# Working data start
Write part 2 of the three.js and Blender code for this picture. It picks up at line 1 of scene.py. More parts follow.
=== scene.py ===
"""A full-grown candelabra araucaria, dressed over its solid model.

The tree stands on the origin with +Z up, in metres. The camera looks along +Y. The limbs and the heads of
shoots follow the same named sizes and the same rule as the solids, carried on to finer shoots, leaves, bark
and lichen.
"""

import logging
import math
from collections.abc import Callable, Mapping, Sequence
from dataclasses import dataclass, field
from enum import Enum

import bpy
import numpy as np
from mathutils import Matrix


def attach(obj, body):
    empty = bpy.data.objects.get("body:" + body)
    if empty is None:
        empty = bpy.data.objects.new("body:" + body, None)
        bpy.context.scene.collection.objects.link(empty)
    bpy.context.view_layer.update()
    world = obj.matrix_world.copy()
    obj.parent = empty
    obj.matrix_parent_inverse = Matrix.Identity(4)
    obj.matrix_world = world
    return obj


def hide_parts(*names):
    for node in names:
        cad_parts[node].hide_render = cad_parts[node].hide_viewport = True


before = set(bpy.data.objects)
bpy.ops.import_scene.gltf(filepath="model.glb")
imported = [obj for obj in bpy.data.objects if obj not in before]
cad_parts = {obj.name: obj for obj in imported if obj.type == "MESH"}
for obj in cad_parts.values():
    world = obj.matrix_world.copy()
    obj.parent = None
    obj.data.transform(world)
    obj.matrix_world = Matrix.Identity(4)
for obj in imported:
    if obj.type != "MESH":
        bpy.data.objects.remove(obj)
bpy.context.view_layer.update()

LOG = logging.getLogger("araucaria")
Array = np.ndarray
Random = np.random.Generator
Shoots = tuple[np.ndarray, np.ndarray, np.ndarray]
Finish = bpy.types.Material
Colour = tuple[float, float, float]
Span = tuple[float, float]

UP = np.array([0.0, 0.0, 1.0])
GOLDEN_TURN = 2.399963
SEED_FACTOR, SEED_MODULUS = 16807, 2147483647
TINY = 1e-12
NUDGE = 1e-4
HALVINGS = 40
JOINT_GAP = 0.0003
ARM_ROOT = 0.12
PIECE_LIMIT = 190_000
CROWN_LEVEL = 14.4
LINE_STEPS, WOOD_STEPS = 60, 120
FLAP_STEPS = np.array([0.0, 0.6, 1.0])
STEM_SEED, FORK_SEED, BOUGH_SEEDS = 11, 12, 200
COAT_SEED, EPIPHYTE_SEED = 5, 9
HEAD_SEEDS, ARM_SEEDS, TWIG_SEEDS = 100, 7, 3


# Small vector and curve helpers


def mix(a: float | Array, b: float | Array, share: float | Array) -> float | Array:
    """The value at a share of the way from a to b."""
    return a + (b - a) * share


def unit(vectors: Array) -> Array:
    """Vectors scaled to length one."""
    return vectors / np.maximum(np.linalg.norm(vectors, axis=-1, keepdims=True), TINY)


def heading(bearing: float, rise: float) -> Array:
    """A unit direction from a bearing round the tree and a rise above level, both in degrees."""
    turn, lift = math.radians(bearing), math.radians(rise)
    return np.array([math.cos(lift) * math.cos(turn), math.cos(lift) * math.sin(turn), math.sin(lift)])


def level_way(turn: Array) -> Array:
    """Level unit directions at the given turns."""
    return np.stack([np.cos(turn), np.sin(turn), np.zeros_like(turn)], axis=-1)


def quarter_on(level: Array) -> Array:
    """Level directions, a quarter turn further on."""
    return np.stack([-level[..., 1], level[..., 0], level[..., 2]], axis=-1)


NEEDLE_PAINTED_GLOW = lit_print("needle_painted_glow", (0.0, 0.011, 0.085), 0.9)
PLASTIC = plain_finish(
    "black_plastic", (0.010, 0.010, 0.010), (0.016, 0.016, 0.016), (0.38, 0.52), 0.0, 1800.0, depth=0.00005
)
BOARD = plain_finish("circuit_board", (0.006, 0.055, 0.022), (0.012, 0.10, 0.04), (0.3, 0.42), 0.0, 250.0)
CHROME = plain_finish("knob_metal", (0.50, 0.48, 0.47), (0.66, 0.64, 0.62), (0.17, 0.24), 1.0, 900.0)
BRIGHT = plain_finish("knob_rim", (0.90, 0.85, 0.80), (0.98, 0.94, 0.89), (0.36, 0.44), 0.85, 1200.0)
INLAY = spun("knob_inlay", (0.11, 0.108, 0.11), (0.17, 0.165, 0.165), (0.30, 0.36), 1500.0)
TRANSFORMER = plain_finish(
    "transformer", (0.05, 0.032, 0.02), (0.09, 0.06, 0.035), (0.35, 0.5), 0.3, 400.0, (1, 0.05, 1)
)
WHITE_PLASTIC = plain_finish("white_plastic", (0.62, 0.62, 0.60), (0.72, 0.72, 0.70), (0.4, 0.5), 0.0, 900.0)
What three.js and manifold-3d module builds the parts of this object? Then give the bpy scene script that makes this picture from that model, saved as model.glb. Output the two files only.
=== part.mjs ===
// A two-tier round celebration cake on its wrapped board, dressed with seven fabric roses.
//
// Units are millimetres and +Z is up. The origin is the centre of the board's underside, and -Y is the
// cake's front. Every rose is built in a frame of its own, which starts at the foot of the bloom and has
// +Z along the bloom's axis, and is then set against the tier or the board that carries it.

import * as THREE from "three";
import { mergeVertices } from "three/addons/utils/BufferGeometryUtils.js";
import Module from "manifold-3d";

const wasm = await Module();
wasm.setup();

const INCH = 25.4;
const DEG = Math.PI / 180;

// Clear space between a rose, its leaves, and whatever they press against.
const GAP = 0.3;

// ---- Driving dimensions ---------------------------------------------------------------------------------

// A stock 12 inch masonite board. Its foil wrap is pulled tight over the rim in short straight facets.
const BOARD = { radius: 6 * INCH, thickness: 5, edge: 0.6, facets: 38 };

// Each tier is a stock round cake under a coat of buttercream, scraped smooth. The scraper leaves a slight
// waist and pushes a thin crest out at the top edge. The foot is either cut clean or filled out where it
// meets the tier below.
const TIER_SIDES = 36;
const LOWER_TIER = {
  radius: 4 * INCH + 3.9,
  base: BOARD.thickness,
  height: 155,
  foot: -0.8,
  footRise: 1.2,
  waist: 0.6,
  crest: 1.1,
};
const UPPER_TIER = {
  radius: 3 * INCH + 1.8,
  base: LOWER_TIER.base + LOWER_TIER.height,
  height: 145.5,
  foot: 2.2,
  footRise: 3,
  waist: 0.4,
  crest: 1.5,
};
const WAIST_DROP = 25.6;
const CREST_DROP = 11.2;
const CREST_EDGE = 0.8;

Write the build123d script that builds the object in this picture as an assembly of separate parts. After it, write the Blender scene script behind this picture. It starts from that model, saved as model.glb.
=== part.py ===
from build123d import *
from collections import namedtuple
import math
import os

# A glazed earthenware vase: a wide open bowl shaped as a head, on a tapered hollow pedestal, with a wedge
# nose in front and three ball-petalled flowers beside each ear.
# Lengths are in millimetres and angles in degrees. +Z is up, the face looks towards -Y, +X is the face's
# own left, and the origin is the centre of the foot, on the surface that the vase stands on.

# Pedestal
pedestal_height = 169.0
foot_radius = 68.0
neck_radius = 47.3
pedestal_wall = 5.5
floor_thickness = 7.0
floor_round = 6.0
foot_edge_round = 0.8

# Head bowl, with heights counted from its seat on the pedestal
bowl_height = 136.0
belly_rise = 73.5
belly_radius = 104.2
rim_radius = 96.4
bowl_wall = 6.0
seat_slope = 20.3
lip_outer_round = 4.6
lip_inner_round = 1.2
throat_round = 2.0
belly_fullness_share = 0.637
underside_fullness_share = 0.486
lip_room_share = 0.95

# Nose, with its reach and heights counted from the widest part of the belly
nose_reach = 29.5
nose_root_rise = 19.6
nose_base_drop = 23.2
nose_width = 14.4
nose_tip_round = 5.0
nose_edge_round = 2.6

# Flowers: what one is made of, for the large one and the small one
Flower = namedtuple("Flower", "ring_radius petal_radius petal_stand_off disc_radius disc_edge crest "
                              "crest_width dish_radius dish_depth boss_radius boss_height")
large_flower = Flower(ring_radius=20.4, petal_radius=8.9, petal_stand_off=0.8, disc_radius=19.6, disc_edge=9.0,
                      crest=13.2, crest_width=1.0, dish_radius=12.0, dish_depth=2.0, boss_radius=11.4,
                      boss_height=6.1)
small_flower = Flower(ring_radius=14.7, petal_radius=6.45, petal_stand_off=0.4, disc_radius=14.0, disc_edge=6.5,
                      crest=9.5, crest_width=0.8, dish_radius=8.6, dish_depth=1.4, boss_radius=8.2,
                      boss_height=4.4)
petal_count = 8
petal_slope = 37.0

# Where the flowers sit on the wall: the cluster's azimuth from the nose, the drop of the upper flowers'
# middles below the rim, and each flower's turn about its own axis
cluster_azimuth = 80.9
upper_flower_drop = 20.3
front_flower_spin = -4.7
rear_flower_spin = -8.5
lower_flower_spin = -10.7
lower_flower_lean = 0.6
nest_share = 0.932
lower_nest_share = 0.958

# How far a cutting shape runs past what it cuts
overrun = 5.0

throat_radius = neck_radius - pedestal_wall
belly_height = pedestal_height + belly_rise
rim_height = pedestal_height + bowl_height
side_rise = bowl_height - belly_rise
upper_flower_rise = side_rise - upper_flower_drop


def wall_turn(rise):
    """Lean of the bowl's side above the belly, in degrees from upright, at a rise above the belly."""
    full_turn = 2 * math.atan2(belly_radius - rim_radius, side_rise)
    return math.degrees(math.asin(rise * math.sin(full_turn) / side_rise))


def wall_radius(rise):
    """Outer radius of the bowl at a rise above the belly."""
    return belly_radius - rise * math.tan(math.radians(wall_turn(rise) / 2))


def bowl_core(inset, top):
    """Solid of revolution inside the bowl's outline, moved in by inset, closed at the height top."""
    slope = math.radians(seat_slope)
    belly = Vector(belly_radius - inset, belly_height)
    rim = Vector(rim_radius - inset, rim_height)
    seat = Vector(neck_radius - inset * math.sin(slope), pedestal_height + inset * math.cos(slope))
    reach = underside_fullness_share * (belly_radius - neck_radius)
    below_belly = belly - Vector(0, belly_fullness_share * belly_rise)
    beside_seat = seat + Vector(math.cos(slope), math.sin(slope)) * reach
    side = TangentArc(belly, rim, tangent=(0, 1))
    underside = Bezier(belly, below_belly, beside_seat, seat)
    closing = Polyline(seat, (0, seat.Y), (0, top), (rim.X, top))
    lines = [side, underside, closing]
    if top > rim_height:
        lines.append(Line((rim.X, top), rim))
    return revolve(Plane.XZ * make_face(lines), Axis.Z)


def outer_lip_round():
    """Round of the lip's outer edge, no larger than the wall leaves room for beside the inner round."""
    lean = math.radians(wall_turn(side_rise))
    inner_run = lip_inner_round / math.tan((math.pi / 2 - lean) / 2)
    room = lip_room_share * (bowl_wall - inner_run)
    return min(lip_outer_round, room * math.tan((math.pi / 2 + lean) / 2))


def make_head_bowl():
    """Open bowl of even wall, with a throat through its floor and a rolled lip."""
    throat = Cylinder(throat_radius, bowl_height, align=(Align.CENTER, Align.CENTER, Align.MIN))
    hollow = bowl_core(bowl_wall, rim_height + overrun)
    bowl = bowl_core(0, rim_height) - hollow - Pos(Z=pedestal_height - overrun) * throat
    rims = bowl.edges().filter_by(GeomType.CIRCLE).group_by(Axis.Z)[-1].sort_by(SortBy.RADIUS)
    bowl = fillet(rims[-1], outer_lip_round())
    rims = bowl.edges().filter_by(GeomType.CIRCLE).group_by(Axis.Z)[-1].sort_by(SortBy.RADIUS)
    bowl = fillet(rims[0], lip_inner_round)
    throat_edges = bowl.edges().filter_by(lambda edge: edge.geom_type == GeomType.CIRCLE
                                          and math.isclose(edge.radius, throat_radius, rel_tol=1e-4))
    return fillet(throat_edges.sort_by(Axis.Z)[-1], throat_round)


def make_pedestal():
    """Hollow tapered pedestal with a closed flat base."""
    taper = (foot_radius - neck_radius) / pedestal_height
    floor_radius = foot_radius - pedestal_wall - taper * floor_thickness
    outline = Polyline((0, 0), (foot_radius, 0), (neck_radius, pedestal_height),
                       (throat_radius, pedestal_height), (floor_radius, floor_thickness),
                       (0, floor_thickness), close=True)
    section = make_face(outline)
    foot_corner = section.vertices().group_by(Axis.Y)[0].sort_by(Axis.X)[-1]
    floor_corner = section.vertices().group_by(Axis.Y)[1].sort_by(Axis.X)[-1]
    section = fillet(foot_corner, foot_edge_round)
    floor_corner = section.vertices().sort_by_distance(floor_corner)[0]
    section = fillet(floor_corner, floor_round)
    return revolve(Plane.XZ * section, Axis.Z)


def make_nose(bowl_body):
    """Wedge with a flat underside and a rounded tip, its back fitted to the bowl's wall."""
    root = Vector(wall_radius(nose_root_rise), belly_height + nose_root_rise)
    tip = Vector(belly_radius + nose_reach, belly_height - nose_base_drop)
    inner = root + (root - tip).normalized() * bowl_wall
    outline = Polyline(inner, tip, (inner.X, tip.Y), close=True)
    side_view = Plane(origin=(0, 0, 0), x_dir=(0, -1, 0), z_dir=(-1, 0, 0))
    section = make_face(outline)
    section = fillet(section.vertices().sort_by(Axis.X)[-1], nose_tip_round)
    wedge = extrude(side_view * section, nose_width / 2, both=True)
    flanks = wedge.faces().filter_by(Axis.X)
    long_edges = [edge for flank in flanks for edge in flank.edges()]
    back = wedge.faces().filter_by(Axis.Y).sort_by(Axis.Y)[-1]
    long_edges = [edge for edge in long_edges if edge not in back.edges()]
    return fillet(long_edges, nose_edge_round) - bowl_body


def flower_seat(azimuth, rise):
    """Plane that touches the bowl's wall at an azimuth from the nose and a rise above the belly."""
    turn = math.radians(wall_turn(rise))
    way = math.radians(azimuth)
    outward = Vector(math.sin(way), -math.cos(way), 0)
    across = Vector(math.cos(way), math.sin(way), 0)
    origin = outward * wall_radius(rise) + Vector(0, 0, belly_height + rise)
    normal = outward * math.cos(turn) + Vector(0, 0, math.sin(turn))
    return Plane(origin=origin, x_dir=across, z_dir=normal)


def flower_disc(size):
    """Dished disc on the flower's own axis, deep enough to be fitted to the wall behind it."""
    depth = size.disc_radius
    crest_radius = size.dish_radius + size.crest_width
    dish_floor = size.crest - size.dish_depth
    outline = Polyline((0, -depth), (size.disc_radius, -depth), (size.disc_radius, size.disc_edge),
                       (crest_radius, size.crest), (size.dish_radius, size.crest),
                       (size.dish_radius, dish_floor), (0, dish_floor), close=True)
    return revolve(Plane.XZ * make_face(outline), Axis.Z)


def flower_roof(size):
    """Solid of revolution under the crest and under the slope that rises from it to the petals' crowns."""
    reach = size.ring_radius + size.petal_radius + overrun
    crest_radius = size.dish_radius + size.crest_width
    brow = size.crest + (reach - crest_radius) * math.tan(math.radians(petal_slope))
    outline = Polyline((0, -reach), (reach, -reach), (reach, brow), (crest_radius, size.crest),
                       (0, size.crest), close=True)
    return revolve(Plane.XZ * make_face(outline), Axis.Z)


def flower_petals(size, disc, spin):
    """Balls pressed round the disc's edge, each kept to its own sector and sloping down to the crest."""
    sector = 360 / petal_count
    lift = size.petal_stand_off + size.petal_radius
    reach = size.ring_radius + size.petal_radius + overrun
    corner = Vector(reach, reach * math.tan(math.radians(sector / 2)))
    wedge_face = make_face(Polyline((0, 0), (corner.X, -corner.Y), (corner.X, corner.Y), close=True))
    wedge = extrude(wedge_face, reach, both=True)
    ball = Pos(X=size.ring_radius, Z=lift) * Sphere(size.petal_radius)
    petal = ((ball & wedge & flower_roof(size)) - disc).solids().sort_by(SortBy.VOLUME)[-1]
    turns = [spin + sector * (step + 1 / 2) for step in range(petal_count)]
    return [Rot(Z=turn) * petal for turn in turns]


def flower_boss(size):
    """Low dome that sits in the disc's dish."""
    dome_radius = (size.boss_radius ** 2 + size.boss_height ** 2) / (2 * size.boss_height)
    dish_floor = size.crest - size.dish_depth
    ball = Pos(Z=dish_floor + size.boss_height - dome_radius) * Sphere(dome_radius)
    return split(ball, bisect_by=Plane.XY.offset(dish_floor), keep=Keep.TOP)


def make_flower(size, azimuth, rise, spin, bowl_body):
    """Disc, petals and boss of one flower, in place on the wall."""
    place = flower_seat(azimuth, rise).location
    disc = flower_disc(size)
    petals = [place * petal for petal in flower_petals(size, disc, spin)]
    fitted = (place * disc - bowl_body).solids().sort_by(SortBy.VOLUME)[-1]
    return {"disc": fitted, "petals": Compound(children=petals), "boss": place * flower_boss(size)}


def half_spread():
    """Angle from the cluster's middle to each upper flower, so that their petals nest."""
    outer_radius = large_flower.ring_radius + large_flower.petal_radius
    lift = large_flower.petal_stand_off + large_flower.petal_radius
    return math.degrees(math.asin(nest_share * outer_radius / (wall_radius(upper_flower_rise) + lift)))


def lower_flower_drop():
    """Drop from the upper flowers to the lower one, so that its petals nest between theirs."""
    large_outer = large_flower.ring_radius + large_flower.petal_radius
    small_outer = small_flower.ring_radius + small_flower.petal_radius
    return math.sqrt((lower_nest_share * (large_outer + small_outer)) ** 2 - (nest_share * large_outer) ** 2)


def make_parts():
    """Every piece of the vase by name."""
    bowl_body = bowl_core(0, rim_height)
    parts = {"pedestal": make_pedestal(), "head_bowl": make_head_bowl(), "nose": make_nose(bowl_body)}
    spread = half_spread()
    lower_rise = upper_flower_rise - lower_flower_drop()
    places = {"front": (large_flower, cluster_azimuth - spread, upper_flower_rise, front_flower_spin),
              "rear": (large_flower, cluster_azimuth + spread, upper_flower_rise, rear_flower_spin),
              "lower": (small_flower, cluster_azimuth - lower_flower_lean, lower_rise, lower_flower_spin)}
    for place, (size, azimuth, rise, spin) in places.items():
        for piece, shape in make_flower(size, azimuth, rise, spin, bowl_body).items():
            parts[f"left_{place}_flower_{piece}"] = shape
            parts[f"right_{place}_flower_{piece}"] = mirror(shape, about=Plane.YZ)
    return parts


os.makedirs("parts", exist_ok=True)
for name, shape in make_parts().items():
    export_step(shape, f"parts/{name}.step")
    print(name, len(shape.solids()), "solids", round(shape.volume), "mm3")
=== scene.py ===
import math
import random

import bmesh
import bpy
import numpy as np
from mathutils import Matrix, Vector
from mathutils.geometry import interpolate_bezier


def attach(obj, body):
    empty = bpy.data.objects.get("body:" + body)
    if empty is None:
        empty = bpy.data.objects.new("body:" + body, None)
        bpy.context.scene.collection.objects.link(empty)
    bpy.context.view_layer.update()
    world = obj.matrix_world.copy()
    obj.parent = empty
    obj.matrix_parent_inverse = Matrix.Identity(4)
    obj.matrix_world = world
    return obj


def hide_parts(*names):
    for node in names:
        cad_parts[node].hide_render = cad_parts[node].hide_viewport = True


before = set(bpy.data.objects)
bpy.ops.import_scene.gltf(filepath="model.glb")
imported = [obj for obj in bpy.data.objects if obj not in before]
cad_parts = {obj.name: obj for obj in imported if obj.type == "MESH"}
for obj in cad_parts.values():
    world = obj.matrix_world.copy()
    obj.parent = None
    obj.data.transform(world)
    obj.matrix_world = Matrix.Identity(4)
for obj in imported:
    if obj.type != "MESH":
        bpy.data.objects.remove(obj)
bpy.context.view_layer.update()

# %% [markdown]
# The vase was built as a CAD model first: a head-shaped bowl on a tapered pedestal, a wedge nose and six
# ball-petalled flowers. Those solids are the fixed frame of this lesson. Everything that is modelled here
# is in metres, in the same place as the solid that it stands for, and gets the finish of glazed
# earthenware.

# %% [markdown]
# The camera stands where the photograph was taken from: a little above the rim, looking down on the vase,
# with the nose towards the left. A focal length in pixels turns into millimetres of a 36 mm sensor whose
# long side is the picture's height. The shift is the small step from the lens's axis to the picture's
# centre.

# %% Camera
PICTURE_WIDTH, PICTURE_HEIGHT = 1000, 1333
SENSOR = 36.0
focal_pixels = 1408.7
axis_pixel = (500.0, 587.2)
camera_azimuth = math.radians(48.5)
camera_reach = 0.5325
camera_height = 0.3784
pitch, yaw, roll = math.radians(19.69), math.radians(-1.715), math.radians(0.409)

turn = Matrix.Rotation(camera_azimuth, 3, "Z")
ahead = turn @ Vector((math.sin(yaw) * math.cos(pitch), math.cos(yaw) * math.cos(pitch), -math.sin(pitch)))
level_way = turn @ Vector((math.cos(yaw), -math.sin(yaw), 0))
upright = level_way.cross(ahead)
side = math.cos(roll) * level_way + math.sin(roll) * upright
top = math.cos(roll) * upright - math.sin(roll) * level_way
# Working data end
* **Exercise goal**:
Transcribe exactly, and only, the lines beginning at the line containing "spread = half_spread()" and ending at the line containing "# The vase was", both inclusive.

* **Finished task**:
    spread = half_spread()
    lower_rise = upper_flower_rise - lower_flower_drop()
    places = {"front": (large_flower, cluster_azimuth - spread, upper_flower_rise, front_flower_spin),
              "rear": (large_flower, cluster_azimuth + spread, upper_flower_rise, rear_flower_spin),
              "lower": (small_flower, cluster_azimuth - lower_flower_lean, lower_rise, lower_flower_spin)}
    for place, (size, azimuth, rise, spin) in places.items():
        for piece, shape in make_flower(size, azimuth, rise, spin, bowl_body).items():
            parts[f"left_{place}_flower_{piece}"] = shape
            parts[f"right_{place}_flower_{piece}"] = mirror(shape, about=Plane.YZ)
    return parts


os.makedirs("parts", exist_ok=True)
for name, shape in make_parts().items():
    export_step(shape, f"parts/{name}.step")
    print(name, len(shape.solids()), "solids", round(shape.volume), "mm3")
=== scene.py ===
import math
import random

import bmesh
import bpy
import numpy as np
from mathutils import Matrix, Vector
from mathutils.geometry import interpolate_bezier


def attach(obj, body):
    empty = bpy.data.objects.get("body:" + body)
    if empty is None:
        empty = bpy.data.objects.new("body:" + body, None)
        bpy.context.scene.collection.objects.link(empty)
    bpy.context.view_layer.update()
    world = obj.matrix_world.copy()
    obj.parent = empty
    obj.matrix_parent_inverse = Matrix.Identity(4)
    obj.matrix_world = world
    return obj


def hide_parts(*names):
    for node in names:
        cad_parts[node].hide_render = cad_parts[node].hide_viewport = True


before = set(bpy.data.objects)
bpy.ops.import_scene.gltf(filepath="model.glb")
imported = [obj for obj in bpy.data.objects if obj not in before]
cad_parts = {obj.name: obj for obj in imported if obj.type == "MESH"}
for obj in cad_parts.values():
    world = obj.matrix_world.copy()
    obj.parent = None
    obj.data.transform(world)
    obj.matrix_world = Matrix.Identity(4)
for obj in imported:
    if obj.type != "MESH":
        bpy.data.objects.remove(obj)
bpy.context.view_layer.update()

# %% [markdown]
# The vase was built as a CAD model first: a head-shaped bowl on a tapered pedestal, a wedge nose and six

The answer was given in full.